457, 458. Senior Research and Seminar. A laboratory or library research study in an area of interest under the supervision of a member of the staff. Two seminar presentations on their research are given by each senior major. Students register for Chemistry 457 in the fall semester, and for Chemistry 458 in the winter semester. Majors writing an honors thesis register for both Chemistry 457 and 458. Staff.
Short Term Units
s21. Biotechnology: Life Science for Citizens. A nonscientist's introduction to the science of the biotechnology revolution. Topics include the basic biology and chemistry of cells, the biochemistry of gene expression, the development and applications of recombinant DNA and related technologies, and the structure and functioning of the biotechnology research establishment in the United States. Weekly laboratory exercises include a DNA cloning project. Credit cannot be applied toward the chemistry or biology major. Not open to majors in chemistry or biology. Enrollment limited to 18. T. Lawson.

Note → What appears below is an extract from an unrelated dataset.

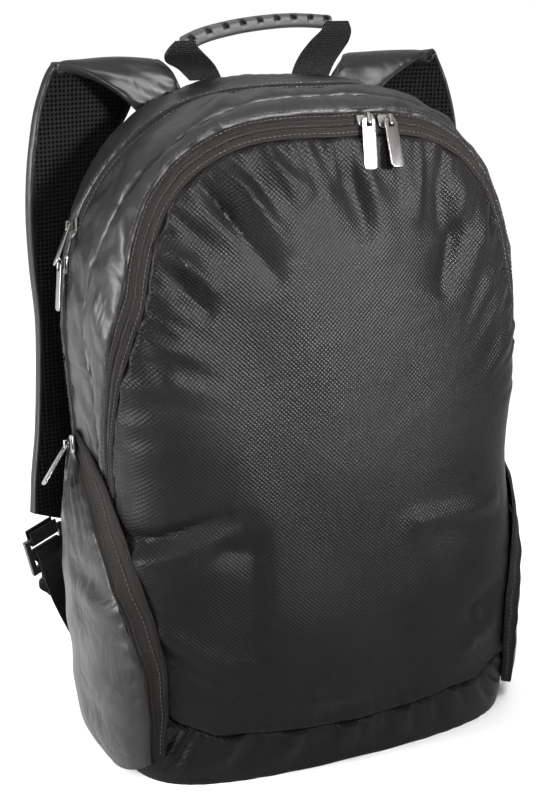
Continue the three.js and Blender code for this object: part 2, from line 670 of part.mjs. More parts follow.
// The moulded grip: an arched bar with slots cut along its top front edge
function handleGrip() {
  const centres = gripTable.map(
    ({ x, rise }) => new THREE.Vector3(x, backSeam + gripBehind, bodyHeight + rise),
  );
  const curve = new THREE.CatmullRomCurve3(centres);
  const across = new THREE.Vector3(0, 1, 0);
  const loops = spread(0, 1, 12).map((t) => {
    const centre = curve.getPoint(t);
    const up = curve.getTangent(t).cross(across).negate();
    const [d, h] = [gripDepth / 2, gripHeight / 2];
    const round = 3;
    const corners = [
      [-d, -h + round], [-d, h - round], [-d + round, h], [d - round, h],
      [d, h - round], [d, -h + round], [d - round, -h], [-d + round, -h],
    ];
    return corners.map(([y, z]) => centre.clone().addScaledVector(across, y).addScaledVector(up, z));
  });
  let grip = toManifold(loft(loops));
  for (let i = 0; i < gripSlots; i++) {
    const share = 0.5 + ((i - (gripSlots - 1) / 2) * gripSlotPitch) / curve.getLength();
    const place = curve.getPointAt(clamp(share, 0, 1));
    const tangent = curve.getTangentAt(clamp(share, 0, 1));
    const slot = box(4, 8, 5, 0, -gripDepth / 2 + 3.2, gripHeight / 2 - 1);
    slot.rotateY(-Math.atan2(tangent.z, tangent.x)).translate(place.x, place.y, place.z);
    grip = grip.subtract(toManifold(slot));
  }
  add("handle_grip", fromManifold(grip), mouldedGrip);
}
function handleWebbing(name) {
  const rows = handleTable[name].map((row) => ({
    ...row,
    y: backSeam + row.behind,
    z: bodyHeight + row.rise,
  }));
  add(`handle_webbing_${name}`, strip(rows, 2), webbing);
}

// A strip bent in side view: the path's points are along and out, its width lies across
function sideStrip(path, thickness, width) {
  const points = path.map(([along, out]) => new THREE.Vector2(along, out));
  const loops = points.map((point, i) => {
    const ahead = points[Math.min(i + 1, points.length - 1)].clone().sub(point).normalize();
    const behind = point.clone().sub(points[Math.max(i - 1, 0)]).normalize();
    const way = ahead.add(behind).normalize();
    const normal = new THREE.Vector2(-way.y, way.x).multiplyScalar(thickness / 2);
    const [a, b] = [point.clone().add(normal), point.clone().sub(normal)];
    const w = width / 2;
    return [
      new THREE.Vector3(-w, a.x, a.y), new THREE.Vector3(w, a.x, a.y),
      new THREE.Vector3(w, b.x, b.y), new THREE.Vector3(-w, b.x, b.y),
    ];
  });
  return loft(loops);
}

// The ladder lock under a strap with the webbing that holds it and the adjusting webbing through it
function strapLock(side, name) {
  const outline = roundedOutline(THREE.Shape, buckleWidth, buckleLength, 5);
  const slotWidth = webbingWidth + 2;
  outline.holes.push(roundedOutline(THREE.Path, slotWidth, 9, 0.8, 0, 7));
  outline.holes.push(roundedOutline(THREE.Path, slotWidth, 7.5, 0.8, 0, -5.25));
  const frame = plate(outline, buckleThickness).translate(0, 0, -buckleThickness / 2);
  const place = (geometry) =>
    geometry
      .rotateX(Math.PI / 2)
      .rotateZ(Math.PI)
      .rotateY(THREE.MathUtils.degToRad(lockPlace.lean) * side)
      .rotateZ(-THREE.MathUtils.degToRad(lockPlace.turn) * side)
      .translate(
        (lockPlace.across * bodyWidth * side) / 2,
        backSeam + lockPlace.behind,
        lockPlace.up * bodyHeight,
      );
  add(`strap_lock_${name}`, place(facingOut(tidy(frame))), blackPlastic);
  add(`lock_holder_${name}`, place(sideStrip(holderPath, webbingThickness, webbingWidth)), webbing);
  add(`adjuster_webbing_${name}`, place(sideStrip(adjusterPath, webbingThickness, webbingWidth)), webbing);
}

// A slider with a bridge on top, about the pull's axis. The zip's teeth run along Y, or along X
// where the pull hangs across the zip.
const axisHeight = 4.6; // the pull's axis above the slider's underside
function sliderSolid(across) {
  const [wide, long] = across ? [sliderLength, sliderWidth] : [sliderWidth, sliderLength];
  const shift = across ? sliderWidth / 2 - 3.7 : 0;
  const body = plate(roundedOutline(THREE.Shape, wide, long, 2.2), 2.2).translate(0, shift, -axisHeight);
  const outside = box(2.4, 7.4, 4.8, 0, 0, -0.5);
  const opening = box(4, 4.2, 2.9, 0, 0, 0);
  return fromManifold(toManifold(body).add(toManifold(outside).subtract(toManifold(opening))));
}
// A pull: a flat tab that hangs along -Y from an eye round the slider's bridge
function pullSolid() {
  const eyeTop = 1;
  const eyeFoot = -5.4;
  const outline = new THREE.Shape();
  const w = pullWidth / 2;
  outline.moveTo(-w, -pullLength + 3);
  outline.absarc(-w + 3, -pullLength + 3, 3, Math.PI, 1.5 * Math.PI);
  outline.absarc(w - 3, -pullLength + 3, 3, 1.5 * Math.PI, 2 * Math.PI);
  outline.lineTo(w, eyeTop - 2);
  outline.absarc(w - 2, eyeTop - 2, 2, 0, Math.PI / 2);
  outline.absarc(-w + 2, eyeTop - 2, 2, Math.PI / 2, Math.PI);
  const eye = roundedOutline(THREE.Path, 4.6, eyeTop - 1.9 - eyeFoot, 0.8, 0, (eyeTop - 1.9 + eyeFoot) / 2);
  outline.holes.push(eye);
  return facingOut(tidy(plate(outline, pullThickness).translate(0, 0, -pullThickness / 2)));
}

// Where a slider sits: the pull's axis point, the way the pull hangs and the way out of the cloth
function sliderFrame(row) {
  const sideTurn = (away) => (row.side > 0 ? 0.5 - away : 0.5 + away);
  let spot, hang, out;
  if (row.zip === "pocket") {
    const at = (run, across, extra) => {
      const { zip, band } = pocketRow(run);
      const height = lerp(zip[2], band[2], across) + extra;
      return overBody(row.side, lerp(zip[0], band[0], across), lerp(zip[1], band[1], across), height);
    };
    spot = at(row.run, 0.4, 0);
    hang = at(row.run + 0.06, 0.3, 0).sub(spot);
    const over = at(row.run, 0.9, 0).sub(at(row.run, 0.05, 0));
    out = hang.clone().cross(over).normalize();
    if (out.x * row.side < 0) out.negate();
  } else {
    const turn = sideTurn(row.aside);
    const length = row.reach * bodyDepth;
    spot = lifted(turn, length, 0);
    out = clothNormal(turn, length);
    hang = row.zip === "front"
      ? clothPoint(turn, length + 3).sub(clothPoint(turn, length - 3))
      : clothPoint(sideTurn(row.aside + 0.004), length).sub(clothPoint(turn, length));
  }
  hang.addScaledVector(out, -hang.dot(out)).normalize();
  hang.applyAxisAngle(out, THREE.MathUtils.degToRad(row.swing));
  spot.addScaledVector(out, coilHeight + layerGap + axisHeight);
  return { spot, hang, out };
}
function zipPull(row) {
  const { spot, hang, out } = sliderFrame(row);
  const back = hang.clone().negate();
  const axis = back.clone().cross(out);
  const base = new THREE.Matrix4().makeBasis(axis, back, out).setPosition(spot);
  add(`slider_${row.name}`, sliderSolid(row.zip === "front").applyMatrix4(base), nickel);
  const lean = new THREE.Matrix4().makeRotationX(-THREE.MathUtils.degToRad(row.lean));
  add(`pull_${row.name}`, pullSolid().applyMatrix4(lean).applyMatrix4(base), nickel);
}

shellPanels();
frontPanel();
backPanel();
sidePocket(-1, "left");
sidePocket(1, "right");
shoulderStrap(-1, "left");
shoulderStrap(1, "right");
handleGrip();
handleWebbing("left");
handleWebbing("right");
strapLock(-1, "left");
strapLock(1, "right");
zipPullTable.forEach(zipPull);

export default group;
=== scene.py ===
import math

import bpy
import numpy as np
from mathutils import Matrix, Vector


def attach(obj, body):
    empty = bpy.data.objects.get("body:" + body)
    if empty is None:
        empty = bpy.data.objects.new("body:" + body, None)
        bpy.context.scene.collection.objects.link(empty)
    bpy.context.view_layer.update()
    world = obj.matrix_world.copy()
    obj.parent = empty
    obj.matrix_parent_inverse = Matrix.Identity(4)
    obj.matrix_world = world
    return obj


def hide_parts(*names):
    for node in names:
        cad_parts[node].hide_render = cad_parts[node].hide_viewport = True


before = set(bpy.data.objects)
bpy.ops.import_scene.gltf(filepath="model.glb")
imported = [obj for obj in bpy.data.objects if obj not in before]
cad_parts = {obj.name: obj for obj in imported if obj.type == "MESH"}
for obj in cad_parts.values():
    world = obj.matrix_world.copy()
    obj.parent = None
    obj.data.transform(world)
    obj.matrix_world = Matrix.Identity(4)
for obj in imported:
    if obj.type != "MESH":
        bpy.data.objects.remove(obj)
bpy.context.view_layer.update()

# Camera, floor and light: a studio table seen from the front left and above, with a soft light on
# the left, a wide one overhead and two narrow ones that pick out the upper part of the front.
MM = 0.001
view_target = Vector((-20, 14, 242)) * MM
view_distance = 1.0
view_turn = math.radians(23.5)
view_rise = math.radians(17.6)
view_back = Vector((
    -math.sin(view_turn) * math.cos(view_rise),
    -math.cos(view_turn) * math.cos(view_rise),
    math.sin(view_rise),
))
camera_data = bpy.data.cameras.new("photo_camera")
camera_data.sensor_fit = "VERTICAL"
camera_data.sensor_height = 36
camera_data.lens = 61.65
camera = bpy.data.objects.new("photo_camera", camera_data)
camera.location = view_target + view_back * view_distance
camera.rotation_euler = view_back.to_track_quat("Z", "Y").to_euler()
bpy.context.collection.objects.link(camera)
bpy.context.scene.camera = camera
bpy.context.scene.view_settings.view_transform = "Standard"


def linear(hex_colour):
    """An sRGB hex colour as a linear RGBA value."""
    parts = [int(hex_colour[i:i + 2], 16) / 255 for i in (1, 3, 5)]
    return [c / 12.92 if c <= 0.04045 else ((c + 0.055) / 1.055) ** 2.4 for c in parts] + [1]


def new_material(name):
    """A new material with its node tree and its Principled shader."""
    material = bpy.data.materials.new(name)
    material.use_nodes = True
    tree = material.node_tree
    return material, tree, tree.nodes["Principled BSDF"]


def node(tree, kind, inputs=None, **settings):
    """Adds a node with its settings, and sets or links each named or numbered input."""
    made = tree.nodes.new(kind)
    for key, value in settings.items():
        setattr(made, key, value)
    for key, value in (inputs or {}).items():
        if isinstance(value, bpy.types.NodeSocket):
            tree.links.new(value, made.inputs[key])
        else:
            made.inputs[key].default_value = value
    return made


def blend_colour(tree, shader, share, dark, light):
    """The shader's colour between two hex colours, by a socket that runs from 0 to 1."""
    colour = node(tree, "ShaderNodeMix", {0: share, 6: linear(dark), 7: linear(light)},
                  data_type="RGBA")
    tree.links.new(colour.outputs[2], shader.inputs["Base Color"])


def add_relief(tree, shader, height, strength, **settings):
    """Bumps the shader's surface by a socket's height."""
    bump = node(tree, "ShaderNodeBump", {"Strength": strength, "Height": height, **settings})
    tree.links.new(bump.outputs[0], shader.inputs["Normal"])


def vary_roughness(tree, shader, share, low, high):
    worn = node(tree, "ShaderNodeMapRange", {"Value": share, "To Min": low, "To Max": high})
    tree.links.new(worn.outputs[0], shader.inputs["Roughness"])


def wave_node(tree, kind, place, pitch):
    """The sine or cosine of a place, with a crest at each pitch."""
    scaled = node(tree, "ShaderNodeMath", {0: place, 1: 2 * math.pi / pitch},
                  operation="MULTIPLY")
    return node(tree, "ShaderNodeMath", {0: scaled.outputs[0]}, operation=kind).outputs[0]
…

s23. Science Meets Art: Loudspeaker Design and Construction. Hands-on experience in the science and art of designing, building, and testing audio loudspeakers serves as a practical introduction to the concepts of waves and resonance. Students purchase parts and materials to build loudspeakers of their own design, which they then keep. Students with either technical or nontechnical backgrounds are equally welcome. Enrollment limited to 8. M. Côté.
s24. Seminar in Sustainable Development. The concept of sustainable development is examined and the implications
this concept has for a number of areas of human interest are investigated. These areas include population, ethics, equity,
food supply, water supply, pollution, radioactivity, energy, and economics. The relationship between scientific uncertainty
and sustainable development is highlighted. Questions relating to social, cultural, and political feasibility are addressed.
Students present and discuss selected topics in a seminar format, drawing from the United Nations Report which
culminated in the publication of Our Common Future as well as from primary literature and other selected textbooks. This
unit is the same as Environmental Studies s24. Enrollment limited to 20.
s42. Molecular Spectroscopy. The unit focuses on the interpretation of spectroscopic data as a means of identifying organic and inorganic molecules. Included is the interpretation of proton, carbon-13, and two-dimensional nuclear magnetic resonance and of ultraviolet/visible, mass, and infrared spectra. Prerequisite(s): Chemistry 218. T. Wenzel.
s48. Recent Developments in the Synthesis of Homochiral Molecules. Extraordinary developments have recently been made in the synthesis of a wide range of homochiral, naturally occurring organic materials and their derivatives. Examples include steroids, vitamins, antibiotics, and other important biologically active compounds. Lectures and discussions focus on the use of "chiral pools" and chiral auxiliaries as strategic synthetic methodologies which are now routinely employed in homochiral synthesis. Prerequisite(s): Chemistry 218. D. Ledlie.
s50. Individual Research. Registration in this unit is granted by the Department only after the student has submitted a written proposal for a full-time research project to be completed during the Short Term and has secured the sponsorship of a member of the Department to direct the study and evaluate results. Students are limited to one individual research unit. Staff.